== Aim of the task ==
Reproduce only the lines from the one containing "hide_parts(node)" through the one containing "return (across, front", exactly as written and with both ends included.
-- Start Provided material --
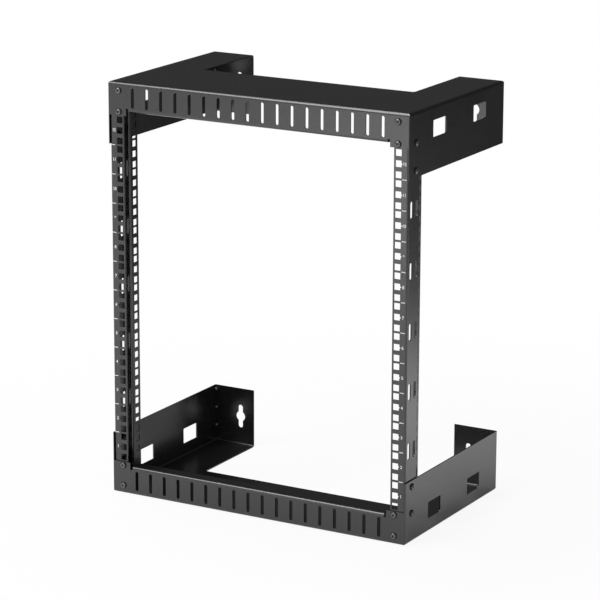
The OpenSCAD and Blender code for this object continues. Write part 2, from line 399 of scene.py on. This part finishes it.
def boolean(mesh, cutter, operation):
    """Combines two closed meshes, neither of which crosses itself, into a new mesh."""
    target = bpy.data.objects.new("target", mesh)
    other = bpy.data.objects.new("cutter", cutter)
    for thing in (target, other):
        link(thing)
    modifier = target.modifiers.new("combine", "BOOLEAN")
    modifier.object = other
    modifier.operation = operation
    modifier.solver = "EXACT"
    result = evaluated_mesh(target)
    bpy.data.objects.remove(target)
    bpy.data.objects.remove(other)
    return result


def lathe(points):
    """Turns an outline of (radius, height) points, which starts on Z, round Z."""
    bm = bmesh.new()
    corners = [bm.verts.new((radius, 0, height)) for radius, height in points]
    edges = [bm.edges.new(pair) for pair in zip(corners, corners[1:])]
    bmesh.ops.spin(
        bm, geom=corners + edges, axis=(0, 0, 1), cent=(0, 0, 0),
        angle=2 * math.pi, steps=ROUND_SIDES, use_merge=True, use_duplicate=False,
    )
    bmesh.ops.remove_doubles(bm, verts=bm.verts, dist=TINY)
    return mesh_from(bm, "lathe")


def prism(sides, radius, low, high, top_radius=None):
    """Upright prism, or a cone's frustum where its top has a radius of its own."""
    bm = bmesh.new()
    bmesh.ops.create_cone(
        bm, cap_ends=True, segments=sides, radius1=radius,
        radius2=radius if top_radius is None else top_radius,
        depth=high - low, matrix=Matrix.Translation((0, 0, (low + high) / 2)),
    )
    return mesh_from(bm, "prism")


def cross_arm(turn):
    """One of the two tapered arms of the punch that presses the cross into a head."""
    bm = bmesh.new()
    arm = bmesh.ops.create_cube(bm, size=1.0)["verts"]
    bmesh.ops.scale(bm, vec=CROSS_SIZE, verts=arm)
    foot = [vertex for vertex in arm if vertex.co.z > 0]
    bmesh.ops.scale(bm, vec=CROSS_TAPER, verts=foot)
    bmesh.ops.rotate(bm, matrix=Matrix.Rotation(turn, 3, "Z"), verts=arm)
    middle = CROSS_SIZE[2] / 2 - HEAD_HEIGHT - CROSS_PAST_HEAD
    bmesh.ops.translate(bm, vec=(0, 0, middle), verts=arm)
    return mesh_from(bm, "cross_arm")


def in_painted_highlight(place, sphere):
    """True on the middle of a head's dome, of the given radius, and not in its cross: the place of
    the painted highlight.
    """
    out = math.hypot(place.x, place.y)
    if out > PAINTED_HIGHLIGHT_RADIUS or place.z > -PAINTED_HIGHLIGHT_LOWEST:
        return False
    dome = sphere - HEAD_HEIGHT - math.sqrt(sphere ** 2 - out ** 2)
    return place.z < dome + PAINTED_HIGHLIGHT_DEPTH


def mark_painted_highlight(mesh, sphere):
    """Writes the mask of the painted highlight: the middle of each head's dome is painted lighter,
    so that its rim looks shaded.
    """
    mask = mesh.attributes.new("painted_highlight", "FLOAT", "POINT")
    for vertex, value in zip(mesh.vertices, mask.data):
        value.value = float(in_painted_highlight(vertex.co, sphere))


def add_thread(bm, length):
    """Winds one closed ridge round the shank."""
    turns = int((length - THREAD_START) / THREAD_PITCH) - 1
    outline = (
        (THREAD_FOOT, -THREAD_HALF), (THREAD_CREST, -THREAD_FLAT),
        (THREAD_CREST, THREAD_FLAT), (THREAD_FOOT, THREAD_HALF),
    )
    lowest = THREAD_START + THREAD_HALF
    face = bm.faces.new([bm.verts.new((out, 0, lowest + up)) for out, up in outline])
    before = set(bm.faces)
    bmesh.ops.spin(
        bm, geom=[face], axis=(0, 0, 1), cent=(0, 0, 0),
        dvec=(0, 0, THREAD_PITCH / STEPS_A_TURN),
        angle=2 * math.pi * turns, steps=STEPS_A_TURN * turns,
    )
    ridge = [made for made in bm.faces if made not in before] + [face]
    bmesh.ops.recalc_face_normals(bm, faces=ridge)


def screw_mesh(length):
    """Pan head screw along +Z, with the underside of its head at the origin."""
    widest = HEAD_DIAMETER / 2
    cap = HEAD_HEIGHT - HEAD_RIM
    sphere = (widest ** 2 + cap ** 2) / (2 * cap)
    reach = math.asin((widest - HEAD_EDGE) / sphere)
    dome = []
    for row in range(DOME_ROWS + 1):
        angle = reach * row / DOME_ROWS
        dome.append((sphere * math.sin(angle), -HEAD_HEIGHT + sphere * (1 - math.cos(angle))))
    rim = [
        (widest, HEAD_RIM_DROP - HEAD_RIM), (widest, -HEAD_EDGE), (widest - HEAD_EDGE, 0),
    ]
    shank_end = length - SCREW_POINT
    shank = [
        (THREAD_CORE, 0), (THREAD_CORE, shank_end),
        (THREAD_CORE - SCREW_POINT / 2, length), (0, length),
    ]
    blank = lathe(dome + rim + shank)
    for turn in CROSS_TURNS:
        blank = boolean(blank, cross_arm(turn), "DIFFERENCE")
    bm = bmesh.new()
    bm.from_mesh(blank)
    add_thread(bm, shank_end)
    mesh = bpy.data.meshes.new("screw")
    bm.to_mesh(mesh)
    bm.free()
    mark_painted_highlight(mesh, sphere)
    return mesh


def nut_mesh(height):
    """Flanged hexagon nut along +Z, with its flange down on the origin."""
    corner = NUT_FLATS / 2 / math.cos(math.pi / 6)
    hexagon = prism(6, corner, NUT_HEXAGON_START, height)
    widest = corner + CHAMFER_START
    taper = prism(ROUND_SIDES, widest, 0, height, widest - CHAMFER_TAPER)
    hexagon = boolean(hexagon, taper, "INTERSECT")
    shoulder = FLANGE_HEIGHT + CONE_HEIGHT
    skirt = lathe([
        (0, 0), (FLANGE_RADIUS - FLANGE_EDGE, 0), (FLANGE_RADIUS, FLANGE_EDGE),
        (FLANGE_RADIUS, FLANGE_HEIGHT - FLANGE_EDGE), (FLANGE_RADIUS - FLANGE_EDGE, FLANGE_HEIGHT),
        (NUT_FLATS / 2 - CONE_INSET, shoulder), (0, shoulder),
    ])
    body = boolean(hexagon, skirt, "UNION")
    body = boolean(body, prism(BORE_SIDES, NUT_BORE, -MM, height + MM), "DIFFERENCE")
    low, high = height - COUNTERSINK_DEPTH, height + COUNTERSINK_PAST_TOP
    countersink = prism(BORE_SIDES, COUNTERSINK_RADII[0], low, high, COUNTERSINK_RADII[1])
    return boolean(body, countersink, "DIFFERENCE")


def seat_on(node, axis, length):
    """Matrix that lays a fastener, modelled up Z, along an axis.

    Its tip comes where the solid has it, and its head outside.
    """
    inwards = -1 if axis == X and "right" in node else 1
    low, high = (Vector(corner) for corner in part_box(node))
    seat = (low + high) / 2
    seat[axis] = (high if inwards > 0 else low)[axis] - inwards * length
    direction = Vector((0, 0, 0))
    direction[axis] = inwards
    turn = Vector((0, 0, 1)).rotation_difference(direction).to_matrix().to_4x4()
    return Matrix.Translation(seat) @ turn


def seat_fasteners(make, length, kinds, material):
    """Replaces every plain screw, or every plain nut, with its detailed form."""
    master = make(length)
    master.shade_smooth()
    master.set_sharp_from_angle(angle=math.radians(CREASE_DEGREES))
    for kind, axis in kinds.items():
        for node in sorted(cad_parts):
            if not node.startswith(kind):
                continue
            mesh = master.copy()
            mesh.transform(seat_on(node, axis, length))
            piece = new_piece("detailed_" + node, mesh, material)
            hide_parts(node)


def side_name(side):
    return "left" if side == LEFT else "right"


def on_print_face(across, unit):
    """The middle of a print on a post's front face, at a height counted in units."""
    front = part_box("left_post")[0][1]
    return (across, front + (INK_DEEP - INK_PROUD) / 2, FIRST_UNIT_Z + unit * UNIT_HEIGHT)


def printed_lines(side, ink):
    """A short white line at each boundary between two units."""
    inner, outer = LINE_REACH[side]
    bm = bmesh.new()
    for unit in range(1, UNITS):
        bar = bmesh.ops.create_cube(bm, size=1.0)["verts"]
        bmesh.ops.scale(bm, vec=(outer - inner, INK_THICKNESS, LINE_THICKNESS), verts=bar)
        centre = on_print_face(side * (inner + outer) / 2, unit)
        bmesh.ops.translate(bm, vec=centre, verts=bar)
    name = side_name(side) + "_unit_lines"
    new_piece(name, mesh_from(bm, name), ink)


def printed_numbers(side, ink):
    """The unit numbers, 1 at the bottom, in the middle of each unit."""
    joined = bmesh.new()
    for unit in range(UNITS):
        digits = bpy.data.curves.new("digits", "FONT")
        digits.body = str(unit + 1)
        digits.align_x = "CENTER"
        digits.align_y = "CENTER"
        digits.size = DIGIT_HEIGHT / DIGIT_SHARE_OF_SIZE
        digits.extrude = INK_THICKNESS / 2
        digits.offset = INK_SPREAD
        digits.space_character = DIGIT_SPACING
        holder = bpy.data.objects.new("digits", digits)
        link(holder)
        mesh = evaluated_mesh(holder)
        bpy.data.objects.remove(holder)
        bpy.data.curves.remove(digits)
        upright = Matrix.Rotation(math.pi / 2, 4, "X")
        place = Matrix.Translation(on_print_face(side * DIGIT_X, unit + 0.5))
        mesh.transform(place @ upright)
        joined.from_mesh(mesh)
        bpy.data.meshes.remove(mesh)
    name = side_name(side) + "_unit_numbers"
    bmesh.ops.remove_doubles(joined, verts=joined.verts, dist=TINY)
    new_piece(name, mesh_from(joined, name), ink)


def paint_solids(material):
    for name in ("top_bracket", "bottom_bracket", "left_post", "right_post"):
        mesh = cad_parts[name].data
        mesh.materials.clear()
        mesh.materials.append(material)


def painted_floor_reflection(shader, place):
    """Level of the floor as the paint mirrors it.

    It is a painted reflection, bright round the rack and darker far behind as if lamps stood
    in front, and dimmer in a painted shadow band that slants back from the rack.
    """
    right = shader.axis(place, "X")
    depth = shader.axis(place, "Y")
    level = shader.ramp(depth, PAINTED_FLOOR_REFLECTION) * shader.ramp(right, PAINTED_REFLECTION_TO_RIGHT)
    shadow_band = shader.ramp(right - SHADOW_BAND_SLANT * depth, SHADOW_BAND_ACROSS)
    shadow_band = shadow_band * (1 - shader.between(depth, *SHADOW_BAND_DOUBLES) * (1 - shadow_band))
    behind = shader.between(depth, *SHADOW_BAND_STARTS)
    return level * (1 - behind + behind * shadow_band)


def pale_stage():
    """Floor that is white to the camera, with the rack's soft shadow kept near it."""
    shader = Shader("pale_floor", Roughness=0.9, Specular_IOR_Level=0.1)
    place = shader.place()
    distance = shader.node("ShaderNodeVectorMath", {"operation": "LENGTH"}, {0: place}, "Value")
    clear = shader.between(distance, *FLOOR_CLEARS)
    seen = shader.ray_is("Camera")
    mirrored = shader.ray_is("Glossy") + shader.ray_is("Transmission")
    # Painted reflection: the floor's level in the gloss, with the rack's painted shadow band
    in_gloss = shader.scaled(WHITE[:3], painted_floor_reflection(shader, place))
    colour = shader.mix(mirrored, WHITE, in_gloss)
    glow = shader.node("ShaderNodeEmission", {}, {"Color": colour, "Strength": 1.0})
    glow_seen = seen * (FLOOR_GLOW_NEAR + (1 - FLOOR_GLOW_NEAR) * clear)
    share = glow_seen + FLOOR_GLOW_IN_GLOSS * mirrored
    shader.paint(Base_Color=shader.scaled(colour, FLOOR_WHITE))
    lit = Socket(shader, shader.surface.outputs[0])
    blend = shader.node("ShaderNodeMixShader", {}, {0: share, 1: lit, 2: glow})
    shader.feed(shader.output.inputs["Surface"], blend)
    bm = bmesh.new()
    bmesh.ops.create_grid(bm, x_segments=1, y_segments=1, size=FLOOR_HALF)
    floor = bpy.data.objects.new("floor", mesh_from(bm, "floor"))
    link(floor)
    floor.data.materials.append(shader.material)


def surround():
    """White to the camera, dim on what is lit, and brighter in front than behind in the gloss."""
    world = bpy.data.worlds.new("surround")
    bpy.context.scene.world = world
    world.use_nodes = True
    tree = NodeTree(world.node_tree)
    heading = tree.node("ShaderNodeTexCoord", output="Generated")
    front = tree.between(tree.axis(heading, "Y"), *WORLD_TURN)
    seen = tree.ray_is("Camera") + tree.ray_is("Transmission")
    mirrored = tree.ray_is("Glossy")
    in_gloss = WORLD_BEHIND + (WORLD_FRONT - WORLD_BEHIND) * front
    on_others = WORLD_AMBIENT * (1 - seen - mirrored)
    background = world.node_tree.nodes["Background"]
    tree.feed(background.inputs["Color"], WHITE)
    tree.feed(background.inputs["Strength"], seen + in_gloss * mirrored + on_others)


def soft_box(name, place, target, width, height, watts):
    light = bpy.data.lights.new(name, "AREA")
    light.shape = "RECTANGLE"
    light.size = width
    light.size_y = height
    light.energy = watts
    holder = bpy.data.objects.new(name, light)
    link(holder)
    holder.location = place
    aim = Vector(target) - Vector(place)
    holder.rotation_euler = aim.to_track_quat("-Z", "Y").to_euler()


def camera():
    """The photograph's view: a long lens, to the right of the rack and a little above."""
    data = bpy.data.cameras.new("camera")
    data.sensor_width = CAMERA_SENSOR_MM
    data.lens = FOCAL_PIXELS * CAMERA_SENSOR_MM / IMAGE_PIXELS
    data.clip_end = CAMERA_REACH
    holder = bpy.data.objects.new("camera", data)
    link(holder)
    swing = Matrix.Rotation(CAMERA_SWING, 4, "Z")
    tilt = Matrix.Rotation(math.pi / 2 - CAMERA_TILT, 4, "X")
    roll = Matrix.Rotation(CAMERA_ROLL, 4, "Z")
    holder.matrix_world = Matrix.Translation(CAMERA_PLACE) @ swing @ tilt @ roll
    bpy.context.scene.camera = holder


paint_solids(powder_coat())
# Screws, with a painted highlight on the middle of their heads
seat_fasteners(
    screw_mesh, SCREW_LENGTH, {"front_screw": Y, "side_screw": X},
    black_zinc("black_zinc_screw", painted_highlight=True),
)
seat_fasteners(
    nut_mesh, NUT_HEIGHT, {"front_nut": Y, "side_nut": X},
    black_zinc("black_zinc_nut"),
)
ink = white_ink()
for side in (LEFT, RIGHT):
    printed_lines(side, ink)
    printed_numbers(side, ink)

pale_stage()
surround()
for name, setting in SOFT_BOXES.items():
    soft_box(name, *setting)
camera()
bpy.context.scene.view_settings.view_transform = "Standard"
-- End Provided material --
== Written response ==
            hide_parts(node)


def side_name(side):
    return "left" if side == LEFT else "right"


def on_print_face(across, unit):
    """The middle of a print on a post's front face, at a height counted in units."""
    front = part_box("left_post")[0][1]
    return (across, front + (INK_DEEP - INK_PROUD) / 2, FIRST_UNIT_Z + unit * UNIT_HEIGHT)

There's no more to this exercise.